Your task => Search the material below for the word "joints". Copy every line that has it.

Data =>
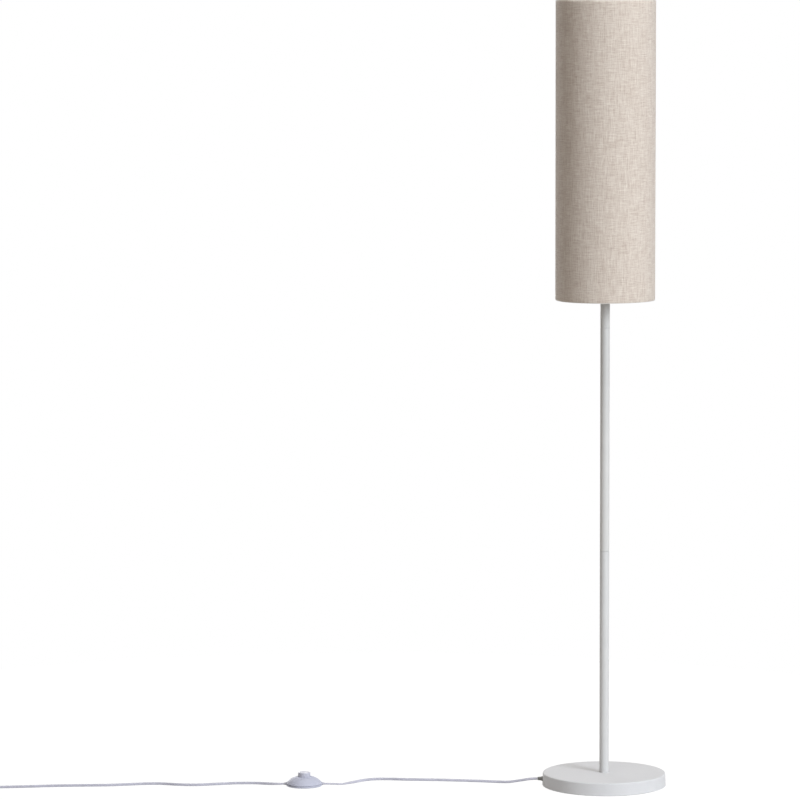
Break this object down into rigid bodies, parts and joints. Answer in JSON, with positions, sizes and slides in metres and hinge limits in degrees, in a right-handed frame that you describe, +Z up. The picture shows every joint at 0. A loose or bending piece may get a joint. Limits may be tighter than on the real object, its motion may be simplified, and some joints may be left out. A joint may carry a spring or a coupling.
{
  "type": "column floor lamp",
  "caption": "Floor lamp with a weighted round base, a slim jointed pole, a tall linen drum shade and a mains lead with a foot switch.",
  "frame": {"origin": "middle of the round base on the floor", "axes": "+Z up along the pole; the lead leaves the base towards -X"},
  "size_m": [1.4617, 0.25, 1.5861],
  "materials": {
    "cover_paint": "satin powder coat, light silver grey",
    "tube_paint": "satin powder coat, light silver grey",
    "cast_iron": "rough as cast, dipped in black paint",
    "foam_pad": "fine-celled foam, matte",
    "zinc": "bright zinc plate",
    "brass": "turned, plain",
    "bushing_rubber": "grey moulded rubber",
    "white_plastic": "moulded, fine spark texture",
    "cord_pvc": "light grey PVC sheath",
    "core_pvc": "coloured PVC",
    "ceramic": "glazed ceramic",
    "carrier_paint": "white powder coat",
    "liner": "white self-extinguishing film",
    "linen": "plain-woven linen with slubs",
    "bulb_metal": "bright nickel plate",
    "black_glass": "black glass",
    "bulb_plastic": "white, smooth",
    "board": "white solder mask",
    "opal": "opal, satin",
    "switch_plastic": "light grey moulding, fine texture",
    "button_plastic": "light grey moulding, smooth",
    "dark_plastic": "phenolic moulding",
    "spring_steel": "drawn wire",
    "foot_rubber": "soft rubber",
    "relief_rubber": "light grey rubber",
    "tie_plastic": "hook-and-loop strap",
    "plug_plastic": "light grey moulding"
  },
  "bodies": {
    "lamp": {"base_cover": "cover_paint", "base_weight": "cast_iron", "base_pad": "foam_pad", "base_washer": "zinc", "base_lock_washer": "zinc", "base_nut": "zinc", "base_nipple": "brass", "cord_bushing": "bushing_rubber", "cord_clamp": "white_plastic", "clamp_screws": "zinc", "inner_cord": "cord_pvc", "inner_cores": "core_pvc", "lower_tube": "tube_paint", "upper_tube": "tube_paint", "top_tube": "tube_paint", "tube_inserts": "zinc", "tube_nipples": "brass", "holder_nipple": "brass", "holder_cap": "white_plastic", "cap_grub_screw": "zinc", "holder_skirt": "white_plastic", "holder_insert": "ceramic", "holder_terminals": "brass", "terminal_screws": "zinc", "holder_contact": "brass", "holder_sleeve": "brass", "shade_ring": "white_plastic", "carrier_plate": "carrier_paint", "carrier_arms": "carrier_paint", "bottom_ring": "carrier_paint", "top_ring": "carrier_paint", "shade_liner": "liner", "shade_fabric": "linen", "switch_tray": "switch_plastic", "switch_cover": "switch_plastic", "switch_spring": "spring_steel", "switch_module": "dark_plastic", "switch_terminals": "brass", "switch_screws": "zinc", "switch_feet": "foot_rubber", "switch_reliefs": "relief_rubber", "switch_cord_ends": "cord_pvc", "cord_to_switch": "cord_pvc", "cord_to_plug": "cord_pvc", "cord_coil": "cord_pvc", "coil_tie": "tie_plastic", "plug_body": "plug_plastic", "plug_pins": "bulb_metal"},
    "button": {"switch_button": "button_plastic"},
    "bulb_contact": {"bulb_tip": "bulb_metal"},
    "bulb": {"bulb_insulator": "black_glass", "bulb_screw_shell": "bulb_metal", "bulb_housing": "bulb_plastic", "bulb_board": "board", "bulb_dome": "opal"}
  },
  "joints": [
    {"name": "button_press", "type": "slide", "parent": "lamp", "child": "button", "axis": [0, 0, -1], "range_m": [0, 0.004], "stiffness_N_per_m": 1200, "springref_m": -0.003, "deforming": ["switch_spring"]},
    {"name": "bulb_lift", "type": "slide", "parent": "lamp", "child": "bulb_contact", "axis": [0, 0, 1], "range_m": [0, 0.0109]},
    {"name": "bulb_turn", "type": "hinge", "parent": "bulb_contact", "child": "bulb", "pos_m": [0, 0, 1.1484], "axis": [0, 0, 1], "range_deg": [0, 1080]}
  ],
  "couplings": [
    {"joint": "bulb_lift", "follows": "bulb_turn", "m_per_rad": 0.00057775}
  ]
}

Answer to this task =>
Break this object down into rigid bodies, parts and joints. Answer in JSON, with positions, sizes and slides in metres and hinge limits in degrees, in a right-handed frame that you describe, +Z up. The picture shows every joint at 0. A loose or bending piece may get a joint. Limits may be tighter than on the real object, its motion may be simplified, and some joints may be left out. A joint may carry a spring or a coupling.
  "joints": [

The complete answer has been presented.